• GIVEN PROBLEM: Please quote exactly the lines below from the line containing "bpy.context.scene.collection.children.link(flan)" to the line containing "if empty is", both lines included, and nothing else.

• GIVEN DATA:
__________________________________________________

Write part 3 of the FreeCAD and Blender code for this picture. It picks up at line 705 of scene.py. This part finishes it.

__________________________________________________

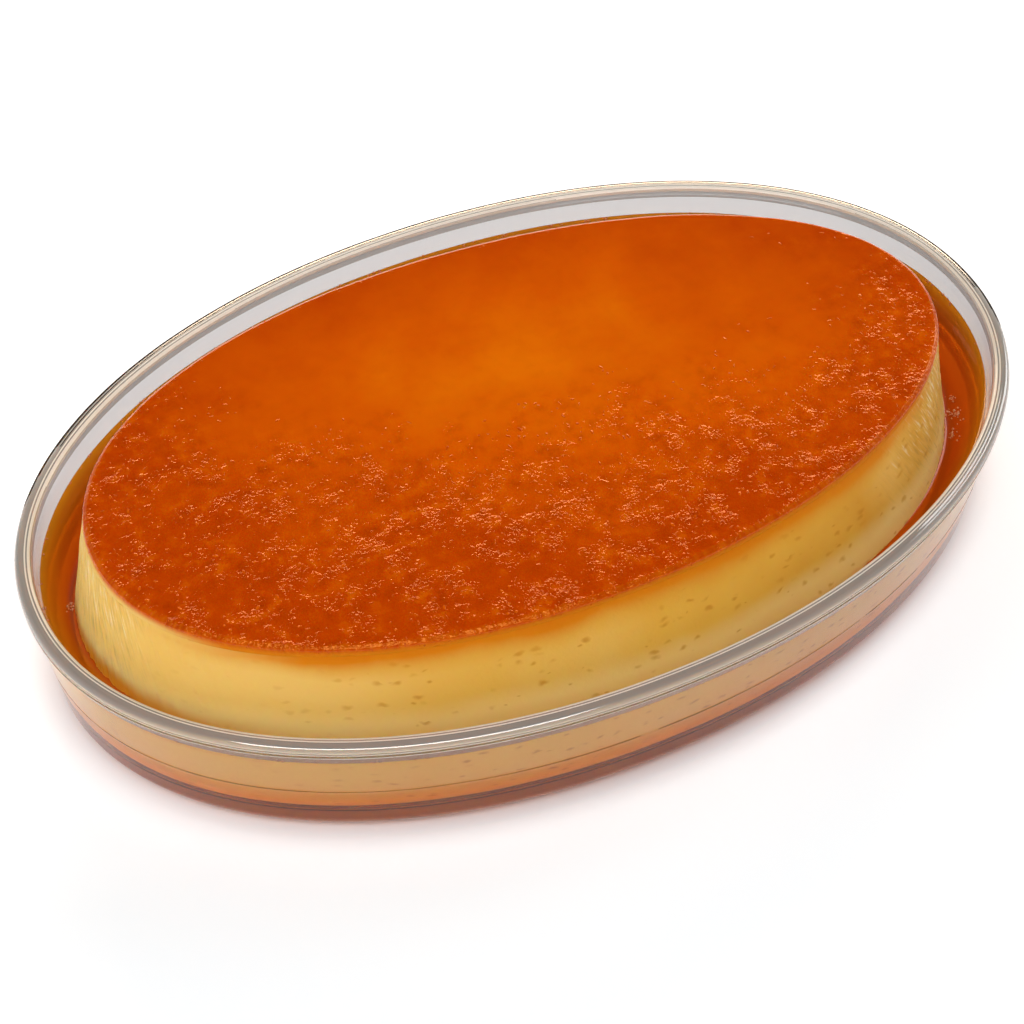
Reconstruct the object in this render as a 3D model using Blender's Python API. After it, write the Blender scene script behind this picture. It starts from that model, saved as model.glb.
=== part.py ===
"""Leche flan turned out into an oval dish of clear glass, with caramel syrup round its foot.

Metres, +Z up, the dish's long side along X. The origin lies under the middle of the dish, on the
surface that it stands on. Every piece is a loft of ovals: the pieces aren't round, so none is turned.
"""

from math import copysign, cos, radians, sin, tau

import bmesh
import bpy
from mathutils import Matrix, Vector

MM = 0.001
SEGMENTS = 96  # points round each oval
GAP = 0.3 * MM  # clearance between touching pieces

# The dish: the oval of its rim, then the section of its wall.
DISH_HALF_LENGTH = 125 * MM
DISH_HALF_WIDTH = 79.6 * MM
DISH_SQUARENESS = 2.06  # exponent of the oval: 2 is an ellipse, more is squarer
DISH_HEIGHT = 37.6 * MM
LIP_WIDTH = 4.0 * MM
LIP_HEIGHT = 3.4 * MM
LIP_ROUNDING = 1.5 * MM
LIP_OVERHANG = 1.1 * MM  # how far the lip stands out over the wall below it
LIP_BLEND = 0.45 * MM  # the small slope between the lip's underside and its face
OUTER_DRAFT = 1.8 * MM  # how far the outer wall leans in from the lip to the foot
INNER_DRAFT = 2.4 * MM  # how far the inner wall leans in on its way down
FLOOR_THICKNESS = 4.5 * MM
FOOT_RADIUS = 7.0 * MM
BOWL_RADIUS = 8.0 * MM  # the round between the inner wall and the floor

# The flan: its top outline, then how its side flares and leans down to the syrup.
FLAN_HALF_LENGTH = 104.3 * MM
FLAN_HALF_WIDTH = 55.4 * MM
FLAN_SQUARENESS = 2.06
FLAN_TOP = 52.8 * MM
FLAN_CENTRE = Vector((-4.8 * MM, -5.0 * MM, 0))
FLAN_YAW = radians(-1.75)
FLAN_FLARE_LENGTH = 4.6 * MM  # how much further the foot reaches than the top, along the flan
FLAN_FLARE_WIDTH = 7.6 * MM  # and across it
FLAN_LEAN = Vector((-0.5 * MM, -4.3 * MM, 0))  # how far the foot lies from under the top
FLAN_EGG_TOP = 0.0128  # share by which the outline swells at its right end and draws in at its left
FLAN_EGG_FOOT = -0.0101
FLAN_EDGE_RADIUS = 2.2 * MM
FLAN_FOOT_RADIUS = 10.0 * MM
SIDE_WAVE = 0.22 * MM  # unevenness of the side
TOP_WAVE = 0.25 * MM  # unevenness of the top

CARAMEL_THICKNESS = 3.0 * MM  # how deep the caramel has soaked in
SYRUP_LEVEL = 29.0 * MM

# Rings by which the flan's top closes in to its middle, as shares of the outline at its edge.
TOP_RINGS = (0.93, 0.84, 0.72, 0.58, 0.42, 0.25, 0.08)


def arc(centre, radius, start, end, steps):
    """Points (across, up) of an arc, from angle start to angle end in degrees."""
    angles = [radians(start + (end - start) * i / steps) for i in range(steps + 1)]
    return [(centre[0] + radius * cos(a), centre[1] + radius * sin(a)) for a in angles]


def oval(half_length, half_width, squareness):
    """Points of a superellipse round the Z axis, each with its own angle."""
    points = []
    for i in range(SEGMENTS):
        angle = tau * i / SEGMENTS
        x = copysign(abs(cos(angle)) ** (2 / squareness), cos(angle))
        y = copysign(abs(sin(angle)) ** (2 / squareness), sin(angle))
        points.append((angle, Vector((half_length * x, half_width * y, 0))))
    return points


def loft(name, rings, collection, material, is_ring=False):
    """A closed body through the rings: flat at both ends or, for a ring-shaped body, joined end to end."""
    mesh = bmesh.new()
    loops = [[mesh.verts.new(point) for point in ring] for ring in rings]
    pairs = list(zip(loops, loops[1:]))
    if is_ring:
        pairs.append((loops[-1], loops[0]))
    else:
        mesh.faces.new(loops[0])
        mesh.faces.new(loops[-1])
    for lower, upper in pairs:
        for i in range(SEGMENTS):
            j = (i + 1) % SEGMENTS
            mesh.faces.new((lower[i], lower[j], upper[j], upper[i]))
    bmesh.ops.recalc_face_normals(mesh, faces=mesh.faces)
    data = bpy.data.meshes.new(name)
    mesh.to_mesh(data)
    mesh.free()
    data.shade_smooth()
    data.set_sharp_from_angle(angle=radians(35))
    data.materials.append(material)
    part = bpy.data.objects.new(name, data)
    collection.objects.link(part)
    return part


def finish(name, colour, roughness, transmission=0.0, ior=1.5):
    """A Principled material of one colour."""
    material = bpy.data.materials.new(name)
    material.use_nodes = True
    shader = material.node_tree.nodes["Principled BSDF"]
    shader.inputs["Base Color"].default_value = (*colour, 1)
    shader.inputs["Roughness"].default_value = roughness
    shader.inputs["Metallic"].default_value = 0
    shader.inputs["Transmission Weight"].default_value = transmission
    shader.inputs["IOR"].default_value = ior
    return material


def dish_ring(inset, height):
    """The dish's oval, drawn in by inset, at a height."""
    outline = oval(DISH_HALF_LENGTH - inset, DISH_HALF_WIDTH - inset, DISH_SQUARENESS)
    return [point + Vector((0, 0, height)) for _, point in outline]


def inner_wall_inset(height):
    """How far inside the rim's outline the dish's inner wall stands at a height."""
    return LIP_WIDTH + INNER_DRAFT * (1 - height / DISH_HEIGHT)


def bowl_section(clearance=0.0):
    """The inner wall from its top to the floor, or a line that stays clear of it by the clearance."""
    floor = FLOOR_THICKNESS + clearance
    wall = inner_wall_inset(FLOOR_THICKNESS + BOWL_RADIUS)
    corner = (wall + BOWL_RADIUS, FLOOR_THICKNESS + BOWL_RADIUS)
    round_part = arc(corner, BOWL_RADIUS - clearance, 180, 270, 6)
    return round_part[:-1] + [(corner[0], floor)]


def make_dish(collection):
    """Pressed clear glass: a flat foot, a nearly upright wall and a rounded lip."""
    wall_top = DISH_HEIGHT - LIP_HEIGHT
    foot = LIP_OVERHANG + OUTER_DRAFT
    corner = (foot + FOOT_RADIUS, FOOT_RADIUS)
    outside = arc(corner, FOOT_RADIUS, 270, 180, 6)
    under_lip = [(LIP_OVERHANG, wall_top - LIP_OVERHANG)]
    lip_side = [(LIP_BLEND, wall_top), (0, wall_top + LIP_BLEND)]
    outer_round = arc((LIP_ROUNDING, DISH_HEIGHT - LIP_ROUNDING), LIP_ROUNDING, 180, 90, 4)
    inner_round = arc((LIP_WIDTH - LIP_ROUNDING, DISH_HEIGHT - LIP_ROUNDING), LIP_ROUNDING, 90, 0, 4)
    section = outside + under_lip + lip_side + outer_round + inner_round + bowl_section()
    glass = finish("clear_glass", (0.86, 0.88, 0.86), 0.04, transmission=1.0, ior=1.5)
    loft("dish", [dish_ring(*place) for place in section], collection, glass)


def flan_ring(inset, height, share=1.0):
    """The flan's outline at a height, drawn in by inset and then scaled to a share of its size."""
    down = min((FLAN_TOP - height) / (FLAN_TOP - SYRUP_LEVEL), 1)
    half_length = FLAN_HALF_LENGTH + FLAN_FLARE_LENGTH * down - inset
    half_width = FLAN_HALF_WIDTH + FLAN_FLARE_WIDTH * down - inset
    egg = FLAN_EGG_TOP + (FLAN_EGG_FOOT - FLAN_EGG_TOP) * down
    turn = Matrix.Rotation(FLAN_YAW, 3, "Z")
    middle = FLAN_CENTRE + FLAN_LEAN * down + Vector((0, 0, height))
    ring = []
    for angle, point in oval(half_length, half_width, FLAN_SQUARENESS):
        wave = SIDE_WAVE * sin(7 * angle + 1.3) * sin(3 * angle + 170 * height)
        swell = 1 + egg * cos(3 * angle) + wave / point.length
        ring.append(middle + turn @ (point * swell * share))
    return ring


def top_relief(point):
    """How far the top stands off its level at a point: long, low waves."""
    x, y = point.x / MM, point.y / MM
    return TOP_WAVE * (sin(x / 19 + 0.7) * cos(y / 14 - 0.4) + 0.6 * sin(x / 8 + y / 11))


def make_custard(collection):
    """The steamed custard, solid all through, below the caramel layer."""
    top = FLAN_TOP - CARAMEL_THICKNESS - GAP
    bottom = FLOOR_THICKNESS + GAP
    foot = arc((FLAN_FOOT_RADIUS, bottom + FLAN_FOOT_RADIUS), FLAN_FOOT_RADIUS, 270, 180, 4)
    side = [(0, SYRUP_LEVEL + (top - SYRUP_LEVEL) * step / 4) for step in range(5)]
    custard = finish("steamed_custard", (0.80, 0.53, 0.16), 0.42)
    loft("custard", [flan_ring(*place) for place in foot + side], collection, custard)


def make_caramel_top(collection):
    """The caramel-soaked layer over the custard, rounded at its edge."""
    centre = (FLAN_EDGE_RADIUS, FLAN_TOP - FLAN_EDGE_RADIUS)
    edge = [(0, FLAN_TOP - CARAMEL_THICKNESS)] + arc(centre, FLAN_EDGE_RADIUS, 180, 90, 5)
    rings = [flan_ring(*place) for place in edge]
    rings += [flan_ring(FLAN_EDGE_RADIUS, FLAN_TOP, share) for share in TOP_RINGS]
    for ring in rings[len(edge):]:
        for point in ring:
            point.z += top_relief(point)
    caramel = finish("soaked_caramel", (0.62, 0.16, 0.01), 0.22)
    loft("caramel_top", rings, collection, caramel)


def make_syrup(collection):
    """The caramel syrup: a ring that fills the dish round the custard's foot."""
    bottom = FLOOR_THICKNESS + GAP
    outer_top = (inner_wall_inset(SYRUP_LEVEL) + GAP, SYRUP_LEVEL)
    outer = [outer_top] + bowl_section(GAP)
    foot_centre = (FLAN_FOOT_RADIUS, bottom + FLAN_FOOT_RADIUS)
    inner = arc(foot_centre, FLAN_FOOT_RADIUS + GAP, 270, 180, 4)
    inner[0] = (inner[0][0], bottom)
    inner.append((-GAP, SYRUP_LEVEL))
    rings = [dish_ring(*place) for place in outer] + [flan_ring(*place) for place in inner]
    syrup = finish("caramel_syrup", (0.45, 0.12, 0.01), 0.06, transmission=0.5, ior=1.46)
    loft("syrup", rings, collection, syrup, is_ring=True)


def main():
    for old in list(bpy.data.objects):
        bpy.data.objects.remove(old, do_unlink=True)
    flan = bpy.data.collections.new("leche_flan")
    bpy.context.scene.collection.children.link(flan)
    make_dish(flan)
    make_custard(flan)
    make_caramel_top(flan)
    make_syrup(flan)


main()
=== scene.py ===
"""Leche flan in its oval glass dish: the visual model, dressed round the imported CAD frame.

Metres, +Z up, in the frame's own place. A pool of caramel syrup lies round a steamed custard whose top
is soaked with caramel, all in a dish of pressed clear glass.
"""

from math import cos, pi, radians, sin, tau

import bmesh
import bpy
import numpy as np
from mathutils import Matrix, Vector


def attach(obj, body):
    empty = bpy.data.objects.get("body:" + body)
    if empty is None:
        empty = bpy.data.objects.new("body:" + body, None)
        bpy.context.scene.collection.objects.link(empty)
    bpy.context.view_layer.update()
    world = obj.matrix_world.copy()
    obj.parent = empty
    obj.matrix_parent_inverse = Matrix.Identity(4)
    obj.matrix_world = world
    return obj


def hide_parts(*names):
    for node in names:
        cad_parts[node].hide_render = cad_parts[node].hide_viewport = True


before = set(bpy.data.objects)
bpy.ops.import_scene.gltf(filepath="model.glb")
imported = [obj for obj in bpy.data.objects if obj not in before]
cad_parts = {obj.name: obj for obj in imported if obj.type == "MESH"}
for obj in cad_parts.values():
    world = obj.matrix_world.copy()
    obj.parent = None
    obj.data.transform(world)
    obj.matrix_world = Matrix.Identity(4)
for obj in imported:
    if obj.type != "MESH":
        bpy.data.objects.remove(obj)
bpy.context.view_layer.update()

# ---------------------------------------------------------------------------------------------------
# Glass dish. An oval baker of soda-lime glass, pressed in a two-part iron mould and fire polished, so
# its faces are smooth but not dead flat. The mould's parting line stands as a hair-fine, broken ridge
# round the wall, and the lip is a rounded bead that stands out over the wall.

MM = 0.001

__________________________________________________

• OUTPUT FOR THIS TASK:
    bpy.context.scene.collection.children.link(flan)
    make_dish(flan)
    make_custard(flan)
    make_caramel_top(flan)
    make_syrup(flan)


main()
=== scene.py ===
"""Leche flan in its oval glass dish: the visual model, dressed round the imported CAD frame.

Metres, +Z up, in the frame's own place. A pool of caramel syrup lies round a steamed custard whose top
is soaked with caramel, all in a dish of pressed clear glass.
"""

from math import cos, pi, radians, sin, tau

import bmesh
import bpy
import numpy as np
from mathutils import Matrix, Vector


def attach(obj, body):
    empty = bpy.data.objects.get("body:" + body)
    if empty is None:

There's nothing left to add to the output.